Giunto alla fine del percorso il visitatore non può che sentirsi un po’ diverso, cambiato, forse più consapevole del significato e dell’importanza delle piccole rughe sul volto di un minatore afghano, conscio dei conflitti e delle guerre più o meno devastanti che quotidianamente scuotono il nostro mondo, certo più attento a cogliere i piccoli importanti gesti del quotidiano.
Voltandosi per dirigersi verso l’uscita egli percorre nuovamente la mostra, vede ancora le medesime fotografie, ma le guarda ora da una diversa angolazione e sotto una luce nuova, tanto che gli sembra siano altre immagini, gli paiono essere nuovi scatti, differenti da quelli osservati fino a quel momento.
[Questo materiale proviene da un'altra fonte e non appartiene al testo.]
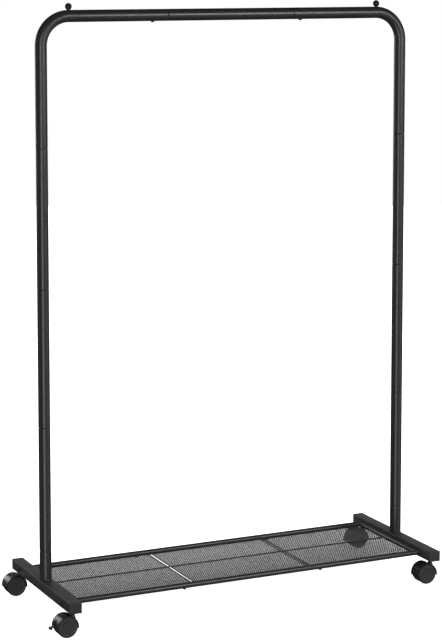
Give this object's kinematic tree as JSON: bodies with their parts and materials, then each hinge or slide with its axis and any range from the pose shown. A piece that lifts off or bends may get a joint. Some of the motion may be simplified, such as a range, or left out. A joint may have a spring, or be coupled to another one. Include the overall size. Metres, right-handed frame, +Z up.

È come trovarsi ad una nuova esposizione, perché la diversa prospettiva, il continuo cambiare del punto di vista dato dallo spostarsi del visitatore nello spazio costituito dalla grande sala in cui la mostra è allestita, costruisce ad ogni passo, ad ogni girare intorno alle immagini, una prospettiva nuova, altra, un nuovo scorcio, che crea un dialogo ogni volta diverso tra le immagini del fotografo americano.
Muovendosi fisicamente tra le fotografie di McCurry si viaggia idealmente in terre lontane, si incontrano popoli sconosciuti, si guardano paesaggi così emozionanti da togliere il fiato, in un viaggio che se fisicamente non è faticoso, né lungo o pericoloso, simbolicamente spalanca porte e scatena emozioni così intense e personali da rendere difficile una descrizione delle medesime, e tali da rendere la parola “bello” forse l’unica, nella sua ontologica purezza, adatta a descrivere le sensazioni provate.